Modeling code records:

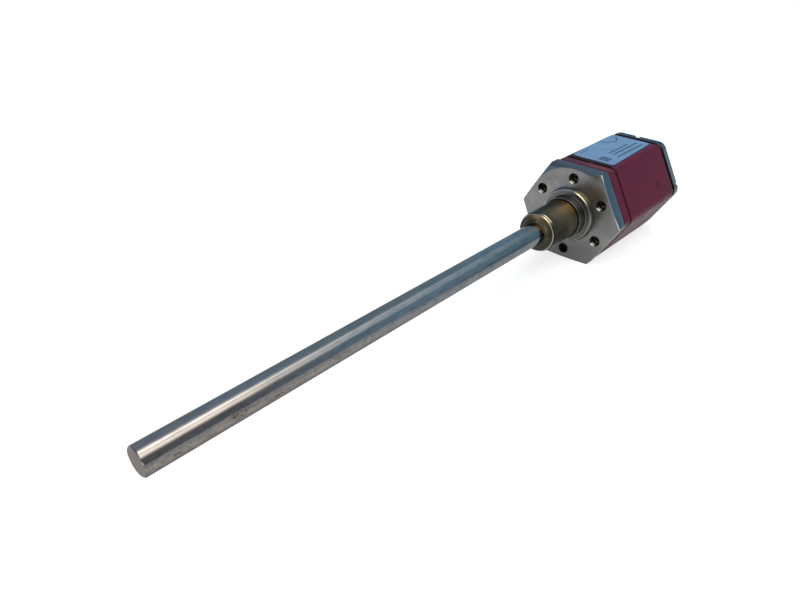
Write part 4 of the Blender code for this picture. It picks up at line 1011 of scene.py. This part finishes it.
def make_floor():
    """A pale, round table that glows softly."""
    f = Finish("pale_table")
    place = f.place()[0]
    colour = f.ramp(f.noise(place, 0.01, 2.0), [(0.3, (0.46, 0.46, 0.46)), (0.7, (0.49, 0.49, 0.49))])
    f.finish(Base_Color=colour, Roughness=0.9, Specular_IOR_Level=0.0, Emission_Color=(1.0, 0.995, 0.985),
             Emission_Strength=FLOOR_GLOW)
    bm = bmesh.new()
    bmesh.ops.create_circle(bm, cap_ends=True, radius=FLOOR_R, segments=96)
    mesh = bpy.data.meshes.new("floor")
    bm.to_mesh(mesh)
    bm.free()
    mesh.materials.append(f.material)
    floor = bpy.data.objects.new("floor", mesh)
    bpy.context.scene.collection.objects.link(floor)


def slot_finishes():
    """The finish of each material slot."""
    return {
        "stainless_turned": flange_steel(),
        "stainless_rod": rod_steel(),
        "burgundy_enamel": burgundy_enamel(),
        "cover_grey": cover_metal(),
        "black_rubber": dull("black_rubber", (0.020, 0.018, 0.022), (0.036, 0.032, 0.038), 0.7),
        "screw_steel": satin_metal("screw_steel", (0.035, 0.033, 0.032), (0.07, 0.066, 0.062), 0.28, 0.40),
        "nickel_plate": satin_metal("nickel_plate", (0.46, 0.44, 0.40), (0.56, 0.54, 0.50), 0.20, 0.30),
        "black_plastic": dull("black_plastic", (0.014, 0.014, 0.015), (0.026, 0.026, 0.027), 0.5),
        "pale_plastic": dull("pale_plastic", (0.50, 0.46, 0.38), (0.58, 0.55, 0.47), 0.45),
        "gold_plate": satin_metal("gold_plate", (0.74, 0.50, 0.20), (0.84, 0.62, 0.28), 0.18, 0.28),
        "board_green": board_lacquer(),
        "copper_wire": wound_copper(),
        "ferrite": dull("ferrite", (0.04, 0.04, 0.045), (0.07, 0.07, 0.075), 0.55, 5.0),
        "nickel_iron": satin_metal("nickel_iron", (0.40, 0.38, 0.35), (0.50, 0.48, 0.45), 0.25, 0.32),
    }


def main():
    """Dress the solids, add the fine pieces and set up the camera, light and table."""
    finishes = slot_finishes()
    steel = finishes["stainless_turned"]
    dress_nodes(finishes)

    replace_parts(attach(make_rod(finishes["stainless_rod"]), "root"), "pressure_tube")
    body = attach(make_flange_body(steel), "root")
    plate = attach(make_flange_plate(steel, pocket_steel()), "root")
    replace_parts(body, "flange")
    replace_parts(plate, "flange")
    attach(make_label(label_foil()), "root")
    ink = dull("label_ink", (0.018, 0.040, 0.085), (0.035, 0.066, 0.120), 0.5)
    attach(make_label_print(ink), "root")
    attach(make_groove_tab(finishes["burgundy_enamel"]), "root")
    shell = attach(make_connector_shell(finishes["nickel_plate"]), "root")
    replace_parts(shell, "connector_shell")

    make_camera()
    make_light()
    make_floor()
    bpy.context.scene.view_settings.view_transform = "Standard"


main()
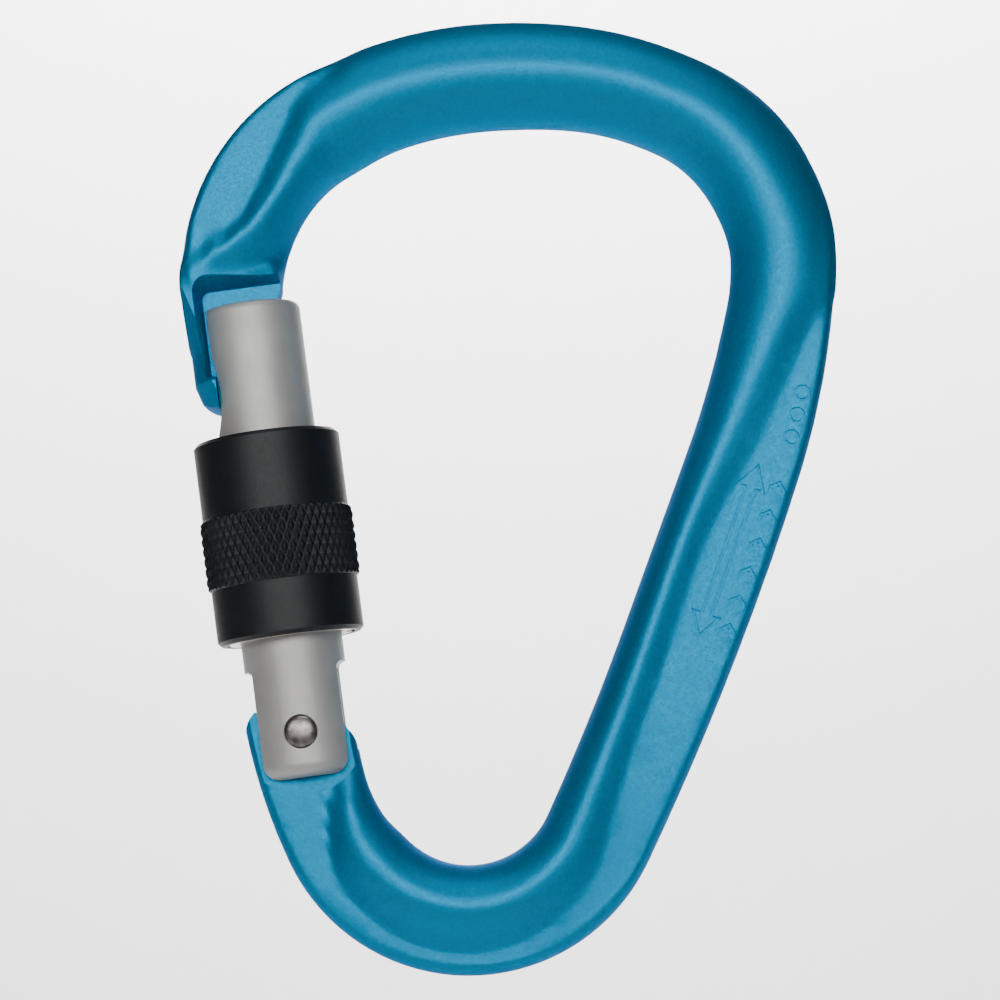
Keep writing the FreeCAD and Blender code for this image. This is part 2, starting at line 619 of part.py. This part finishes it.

§ Instruction
Using the records above, copy each line that contains "shell".

§ Final answer
    shell = attach(make_connector_shell(finishes["nickel_plate"]), "root")
    replace_parts(shell, "connector_shell")